5. The DC-DC converter as claimed in claim 1, wherein the input power supply comprises a battery.

6. An organic light emitting display, comprising:

a display unit for displaying an image corresponding to a data signal and a scan signal;

a data driver for providing the data signal to the display unit;

a scan driver for providing the scan signal to the display unit; and

a DC-DC converter for transferring driving power to the data driver and to the scan driver,

wherein the DC-DC converter comprises: a switch unit coupled to an input power supply and configured to transmit or not to transmit input power from the input power supply in accordance with a switching signal; a coil having a first terminal for receiving current output from the switch unit and a second terminal; and a controller coupled to the coil and configured to operate or not to operate in accordance with an enable signal, the controller configured to change a flow of current through the coil such that the second terminal of the coil is at a higher voltage than the first terminal of the coil.

7. The organic light emitting display as claimed in claim 6, wherein the switching signal and the enable signal are synchronized with each other.

8. The organic light emitting display as claimed in claim 7, wherein the switch unit switches the input power in accordance with the switching signal.
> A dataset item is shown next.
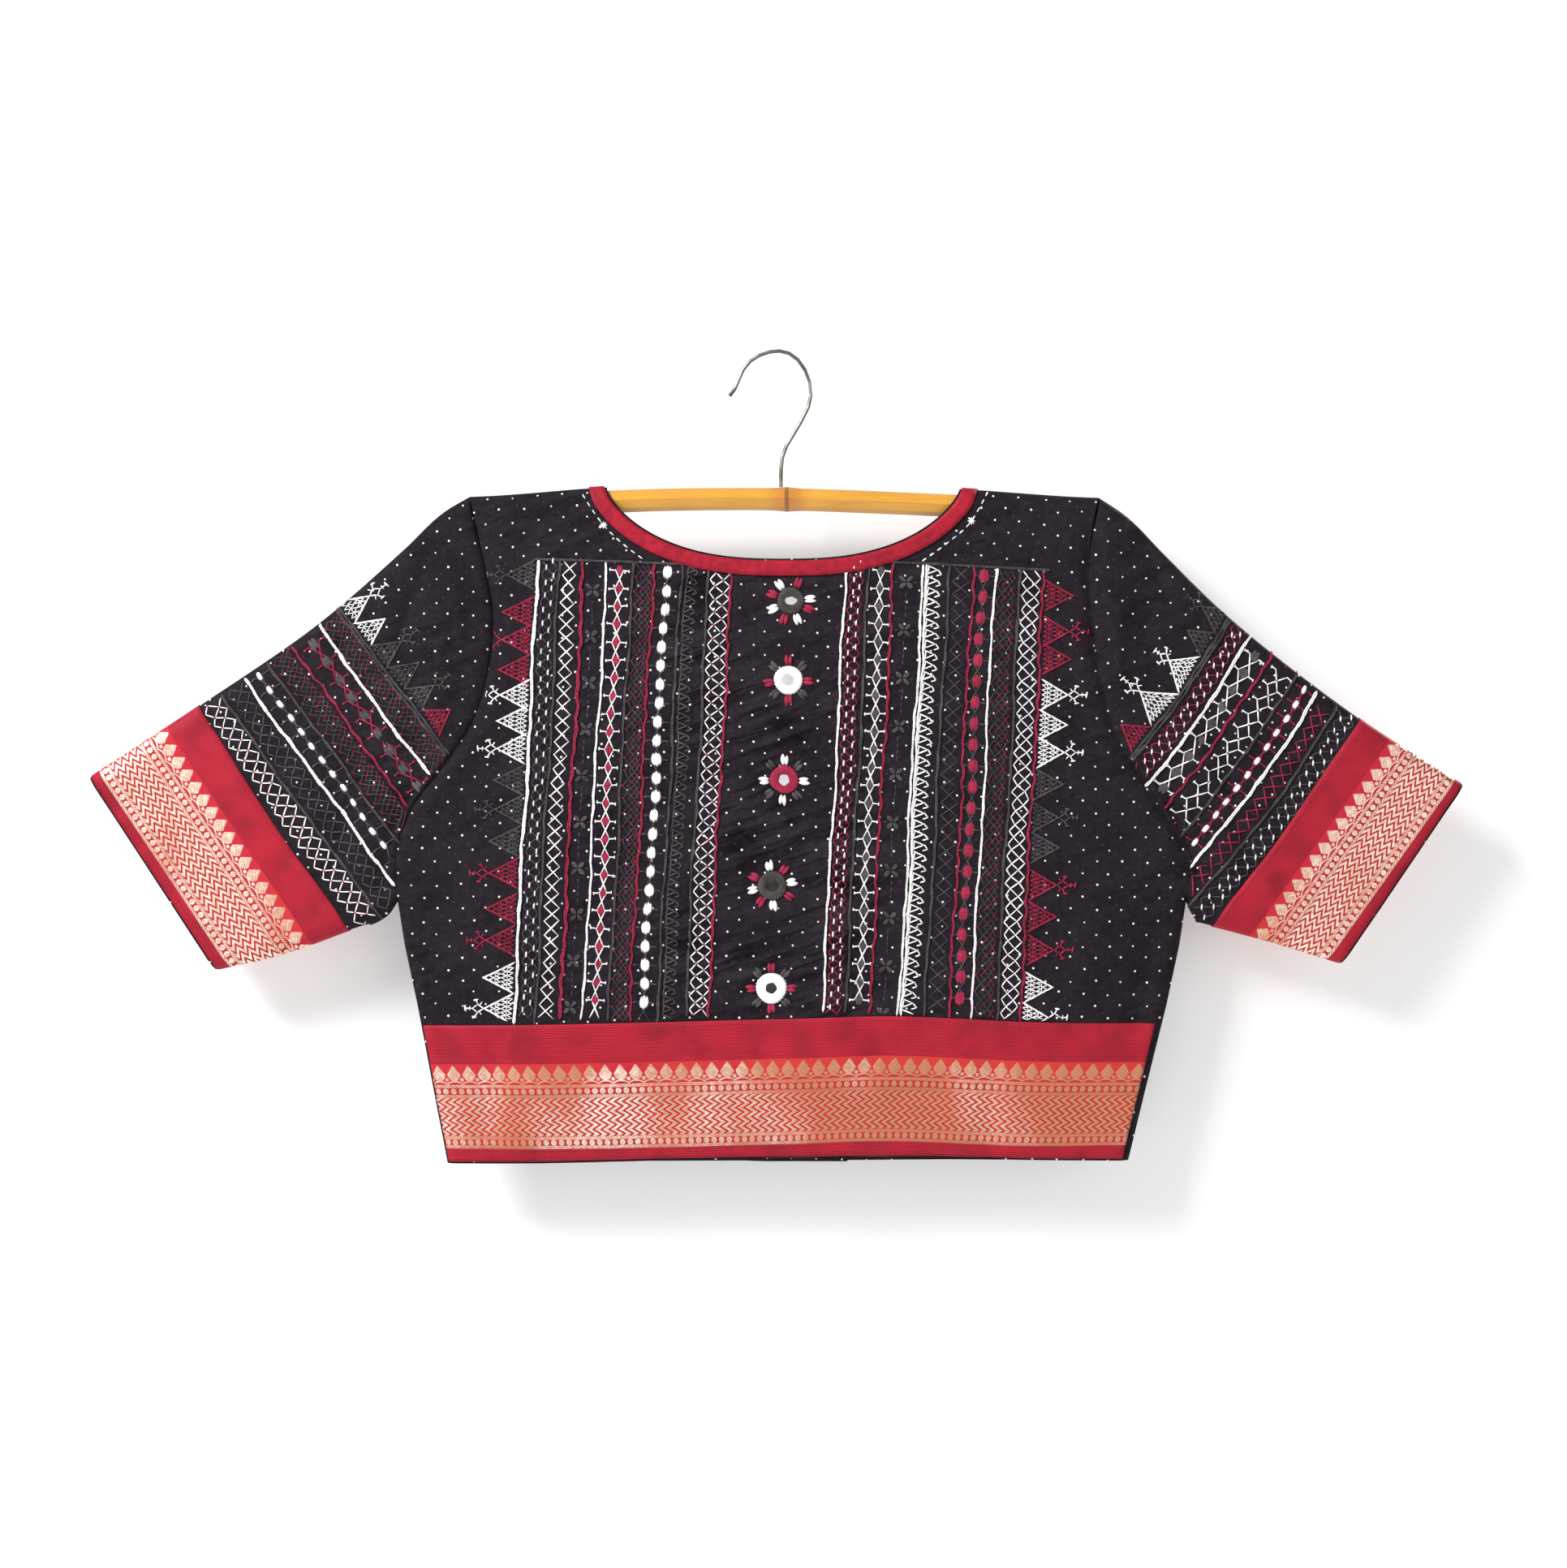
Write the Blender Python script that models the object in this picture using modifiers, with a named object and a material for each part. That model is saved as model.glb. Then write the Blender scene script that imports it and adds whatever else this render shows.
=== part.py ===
# A choli blouse with an embroidered back, hung on a bamboo hanger with a wire hook.
# Lengths are in millimetres until a mesh is made. +X is to the right as the embroidered back is
# seen, -Y is towards the viewer and +Z is up. The origin is the inside top of the hook.
# Every cloth piece is a flat pattern in (x, s), where s is the distance down the cloth from the
# shoulder line, draped over the hanger's bar and hung straight down from there.

import math
from collections import namedtuple

import bmesh
import bpy
import numpy as np
from mathutils import Vector

MM = 0.001

# Driving dimensions
CLOTH_WALL = 1.6          # cotton with its backing and stitching
TRIM_WALL = 1.0           # red facings and gold-figured borders
PIECE_GAP = 0.3           # space left between neighbouring pieces
BAR_RADIUS = 6.7
BAR_ENDS = (-176.0, 180.0)
BAR_KNOT = 5.0            # x of the cane's swollen joint, where the hook is set
HOOK_WIRE = 2.3
DRAPE_DEPTH = 8.0         # from the bar's axis to the middle of the cloth, front to back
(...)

9. The organic light emitting display as claimed in claim 7, wherein the switch unit comprises:

a first input terminal coupled to the input power supply and a second input terminal for receiving the switching signal;

a first switch having a first electrode coupled to the first input terminal, a second electrode coupled to a ground, and a gate coupled to the second input terminal; and

a second switch having a first electrode coupled to the first input terminal, a second electrode coupled to an output terminal, and a gate coupled to the first input terminal through a resistor.

10. The organic light emitting display as claimed in claim 6, wherein the input power supply comprises a battery.